**Your objective:** Both end lines count: copy exactly from the line that contains "link_place = (-14.0, front_y + 44.0)" to the line that contains "bpy.data.objects.remove(obj)", and only those lines.

*** Data extract

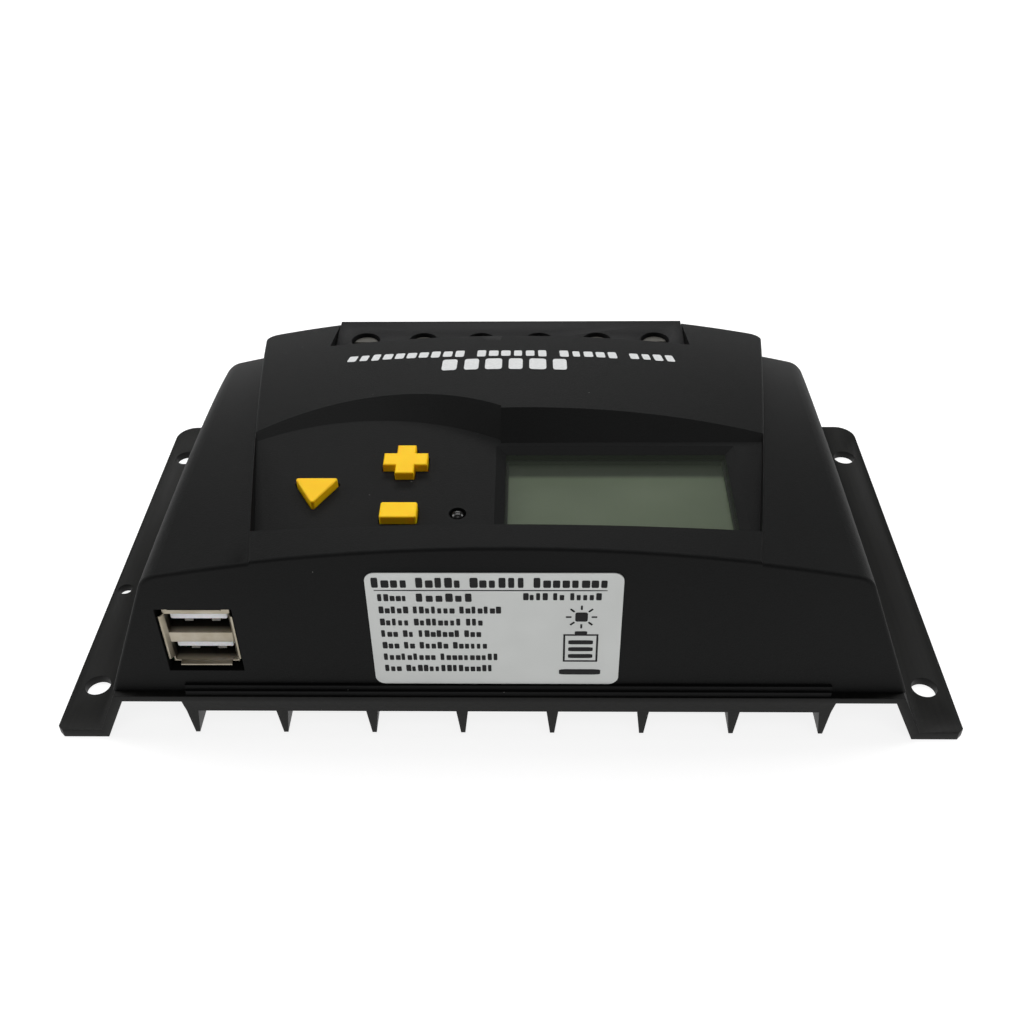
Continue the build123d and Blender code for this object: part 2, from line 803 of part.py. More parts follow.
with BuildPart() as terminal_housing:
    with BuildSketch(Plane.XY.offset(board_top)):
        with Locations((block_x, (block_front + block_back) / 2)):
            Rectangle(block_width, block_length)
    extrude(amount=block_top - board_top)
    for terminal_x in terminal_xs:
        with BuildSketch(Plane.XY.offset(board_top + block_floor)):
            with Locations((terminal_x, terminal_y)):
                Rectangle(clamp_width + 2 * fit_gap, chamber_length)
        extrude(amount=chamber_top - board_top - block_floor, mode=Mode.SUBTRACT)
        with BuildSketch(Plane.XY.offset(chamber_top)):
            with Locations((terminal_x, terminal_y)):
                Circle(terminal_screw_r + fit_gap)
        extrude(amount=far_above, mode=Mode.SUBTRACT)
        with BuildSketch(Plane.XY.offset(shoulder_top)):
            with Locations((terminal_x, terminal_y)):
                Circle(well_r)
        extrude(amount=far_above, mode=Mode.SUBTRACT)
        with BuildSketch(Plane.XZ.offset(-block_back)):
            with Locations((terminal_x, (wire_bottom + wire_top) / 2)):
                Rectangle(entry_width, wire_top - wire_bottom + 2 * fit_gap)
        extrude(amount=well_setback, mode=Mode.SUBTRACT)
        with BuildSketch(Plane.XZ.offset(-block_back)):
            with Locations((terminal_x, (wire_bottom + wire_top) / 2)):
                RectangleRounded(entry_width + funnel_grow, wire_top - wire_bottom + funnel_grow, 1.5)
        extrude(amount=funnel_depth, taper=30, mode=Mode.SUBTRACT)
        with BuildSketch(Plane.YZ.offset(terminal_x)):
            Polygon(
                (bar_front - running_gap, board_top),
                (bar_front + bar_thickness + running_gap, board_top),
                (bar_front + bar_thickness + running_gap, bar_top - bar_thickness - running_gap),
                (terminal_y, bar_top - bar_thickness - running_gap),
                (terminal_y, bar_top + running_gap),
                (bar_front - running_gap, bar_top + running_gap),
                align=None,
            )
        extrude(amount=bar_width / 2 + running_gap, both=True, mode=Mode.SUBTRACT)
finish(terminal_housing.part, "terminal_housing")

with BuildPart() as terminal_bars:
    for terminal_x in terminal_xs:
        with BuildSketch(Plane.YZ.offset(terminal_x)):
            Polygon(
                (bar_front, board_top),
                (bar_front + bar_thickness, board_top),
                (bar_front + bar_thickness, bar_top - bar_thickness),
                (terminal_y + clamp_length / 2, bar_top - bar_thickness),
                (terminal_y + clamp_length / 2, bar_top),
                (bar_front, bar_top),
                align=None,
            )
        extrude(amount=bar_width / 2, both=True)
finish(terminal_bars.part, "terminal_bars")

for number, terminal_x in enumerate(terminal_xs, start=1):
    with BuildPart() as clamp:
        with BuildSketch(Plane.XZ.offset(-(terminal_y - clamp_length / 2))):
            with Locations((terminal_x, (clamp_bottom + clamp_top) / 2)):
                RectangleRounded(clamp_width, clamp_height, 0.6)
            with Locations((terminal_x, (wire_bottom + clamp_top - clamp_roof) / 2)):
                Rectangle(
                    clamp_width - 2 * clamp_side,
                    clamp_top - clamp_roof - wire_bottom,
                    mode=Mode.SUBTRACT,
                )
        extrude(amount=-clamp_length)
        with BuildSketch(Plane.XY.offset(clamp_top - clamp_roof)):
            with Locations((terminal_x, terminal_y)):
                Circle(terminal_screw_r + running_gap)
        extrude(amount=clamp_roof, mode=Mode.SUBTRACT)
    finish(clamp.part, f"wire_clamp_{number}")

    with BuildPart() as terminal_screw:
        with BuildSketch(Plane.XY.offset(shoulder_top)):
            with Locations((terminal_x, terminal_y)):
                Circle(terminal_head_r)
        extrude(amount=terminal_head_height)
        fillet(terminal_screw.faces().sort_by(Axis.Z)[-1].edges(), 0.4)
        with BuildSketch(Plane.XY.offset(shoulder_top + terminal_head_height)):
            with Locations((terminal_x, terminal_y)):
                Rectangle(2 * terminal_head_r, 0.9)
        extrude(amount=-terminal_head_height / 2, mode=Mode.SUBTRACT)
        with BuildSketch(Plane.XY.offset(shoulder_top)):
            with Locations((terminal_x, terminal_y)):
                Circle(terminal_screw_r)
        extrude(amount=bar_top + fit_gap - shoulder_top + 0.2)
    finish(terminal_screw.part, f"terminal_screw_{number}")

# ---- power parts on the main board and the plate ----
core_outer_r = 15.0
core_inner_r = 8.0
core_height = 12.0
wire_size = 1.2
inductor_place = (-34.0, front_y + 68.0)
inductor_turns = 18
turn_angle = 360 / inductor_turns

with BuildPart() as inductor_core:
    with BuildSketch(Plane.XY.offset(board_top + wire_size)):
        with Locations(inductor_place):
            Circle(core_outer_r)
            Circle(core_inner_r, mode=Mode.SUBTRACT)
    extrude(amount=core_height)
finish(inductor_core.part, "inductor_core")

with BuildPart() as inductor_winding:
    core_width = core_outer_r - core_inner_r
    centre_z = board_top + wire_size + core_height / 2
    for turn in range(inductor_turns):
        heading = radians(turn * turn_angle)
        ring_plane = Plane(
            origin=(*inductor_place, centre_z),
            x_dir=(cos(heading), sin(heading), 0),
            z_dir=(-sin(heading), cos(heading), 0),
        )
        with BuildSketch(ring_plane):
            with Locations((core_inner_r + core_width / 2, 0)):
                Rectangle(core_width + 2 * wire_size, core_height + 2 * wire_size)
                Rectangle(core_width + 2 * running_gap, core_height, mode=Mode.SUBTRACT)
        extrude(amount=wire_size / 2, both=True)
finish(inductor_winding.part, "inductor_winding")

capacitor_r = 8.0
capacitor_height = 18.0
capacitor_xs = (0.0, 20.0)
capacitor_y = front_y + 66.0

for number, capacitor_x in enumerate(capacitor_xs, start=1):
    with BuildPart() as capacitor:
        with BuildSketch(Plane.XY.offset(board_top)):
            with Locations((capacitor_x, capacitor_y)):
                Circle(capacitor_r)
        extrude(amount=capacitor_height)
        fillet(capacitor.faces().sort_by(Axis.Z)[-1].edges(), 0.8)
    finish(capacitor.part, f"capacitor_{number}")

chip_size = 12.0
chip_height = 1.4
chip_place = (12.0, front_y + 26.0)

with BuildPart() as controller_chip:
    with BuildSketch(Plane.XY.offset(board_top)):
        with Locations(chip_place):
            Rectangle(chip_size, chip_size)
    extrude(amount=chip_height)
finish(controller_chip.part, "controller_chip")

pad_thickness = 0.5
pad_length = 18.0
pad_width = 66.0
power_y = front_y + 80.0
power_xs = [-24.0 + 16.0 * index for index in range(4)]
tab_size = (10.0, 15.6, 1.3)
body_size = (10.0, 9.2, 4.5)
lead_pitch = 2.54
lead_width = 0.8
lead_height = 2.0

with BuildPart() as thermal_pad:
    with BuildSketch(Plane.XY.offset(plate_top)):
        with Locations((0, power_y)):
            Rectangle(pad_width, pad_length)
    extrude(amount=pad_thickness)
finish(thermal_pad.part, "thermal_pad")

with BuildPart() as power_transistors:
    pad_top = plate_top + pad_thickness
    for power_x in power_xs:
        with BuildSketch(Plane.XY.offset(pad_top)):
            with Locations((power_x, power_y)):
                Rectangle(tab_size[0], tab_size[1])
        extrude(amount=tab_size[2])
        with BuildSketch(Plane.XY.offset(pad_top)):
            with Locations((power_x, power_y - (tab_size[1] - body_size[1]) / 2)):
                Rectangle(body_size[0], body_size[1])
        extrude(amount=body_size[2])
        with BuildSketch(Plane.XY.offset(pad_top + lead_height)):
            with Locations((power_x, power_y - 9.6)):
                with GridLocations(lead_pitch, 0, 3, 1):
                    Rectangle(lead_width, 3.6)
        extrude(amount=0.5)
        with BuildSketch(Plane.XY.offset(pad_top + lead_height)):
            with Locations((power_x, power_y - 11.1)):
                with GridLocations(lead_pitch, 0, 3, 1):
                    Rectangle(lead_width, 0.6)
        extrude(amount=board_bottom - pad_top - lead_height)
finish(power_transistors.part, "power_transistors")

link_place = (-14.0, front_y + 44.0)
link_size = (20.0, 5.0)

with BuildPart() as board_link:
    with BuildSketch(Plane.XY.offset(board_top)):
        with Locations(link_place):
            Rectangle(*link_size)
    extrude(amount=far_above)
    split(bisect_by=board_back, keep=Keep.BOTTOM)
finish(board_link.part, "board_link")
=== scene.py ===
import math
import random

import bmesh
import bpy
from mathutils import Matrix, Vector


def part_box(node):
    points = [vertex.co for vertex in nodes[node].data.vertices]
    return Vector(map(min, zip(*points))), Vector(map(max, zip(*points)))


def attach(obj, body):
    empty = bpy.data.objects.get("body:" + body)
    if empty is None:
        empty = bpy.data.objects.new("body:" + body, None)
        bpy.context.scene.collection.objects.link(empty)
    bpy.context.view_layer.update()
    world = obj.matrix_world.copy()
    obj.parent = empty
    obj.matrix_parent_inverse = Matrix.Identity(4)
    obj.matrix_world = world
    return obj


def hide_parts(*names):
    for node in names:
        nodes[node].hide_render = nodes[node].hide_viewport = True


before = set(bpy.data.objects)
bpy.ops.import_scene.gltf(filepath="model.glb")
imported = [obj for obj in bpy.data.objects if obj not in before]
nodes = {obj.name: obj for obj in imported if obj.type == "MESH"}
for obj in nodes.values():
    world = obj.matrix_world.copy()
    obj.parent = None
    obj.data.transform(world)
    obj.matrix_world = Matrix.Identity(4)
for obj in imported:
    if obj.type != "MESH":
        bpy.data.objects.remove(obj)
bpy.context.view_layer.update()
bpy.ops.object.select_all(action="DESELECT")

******

**Complete answer:**
link_place = (-14.0, front_y + 44.0)
link_size = (20.0, 5.0)

with BuildPart() as board_link:
    with BuildSketch(Plane.XY.offset(board_top)):
        with Locations(link_place):
            Rectangle(*link_size)
    extrude(amount=far_above)
    split(bisect_by=board_back, keep=Keep.BOTTOM)
finish(board_link.part, "board_link")
=== scene.py ===
import math
import random

import bmesh
import bpy
from mathutils import Matrix, Vector


def part_box(node):
    points = [vertex.co for vertex in nodes[node].data.vertices]
    return Vector(map(min, zip(*points))), Vector(map(max, zip(*points)))


def attach(obj, body):
    empty = bpy.data.objects.get("body:" + body)
    if empty is None:
        empty = bpy.data.objects.new("body:" + body, None)
        bpy.context.scene.collection.objects.link(empty)
    bpy.context.view_layer.update()
    world = obj.matrix_world.copy()
    obj.parent = empty
    obj.matrix_parent_inverse = Matrix.Identity(4)
    obj.matrix_world = world
    return obj


def hide_parts(*names):
    for node in names:
        nodes[node].hide_render = nodes[node].hide_viewport = True


before = set(bpy.data.objects)
bpy.ops.import_scene.gltf(filepath="model.glb")
imported = [obj for obj in bpy.data.objects if obj not in before]
nodes = {obj.name: obj for obj in imported if obj.type == "MESH"}
for obj in nodes.values():
    world = obj.matrix_world.copy()
    obj.parent = None
    obj.data.transform(world)
    obj.matrix_world = Matrix.Identity(4)
for obj in imported:
    if obj.type != "MESH":
        bpy.data.objects.remove(obj)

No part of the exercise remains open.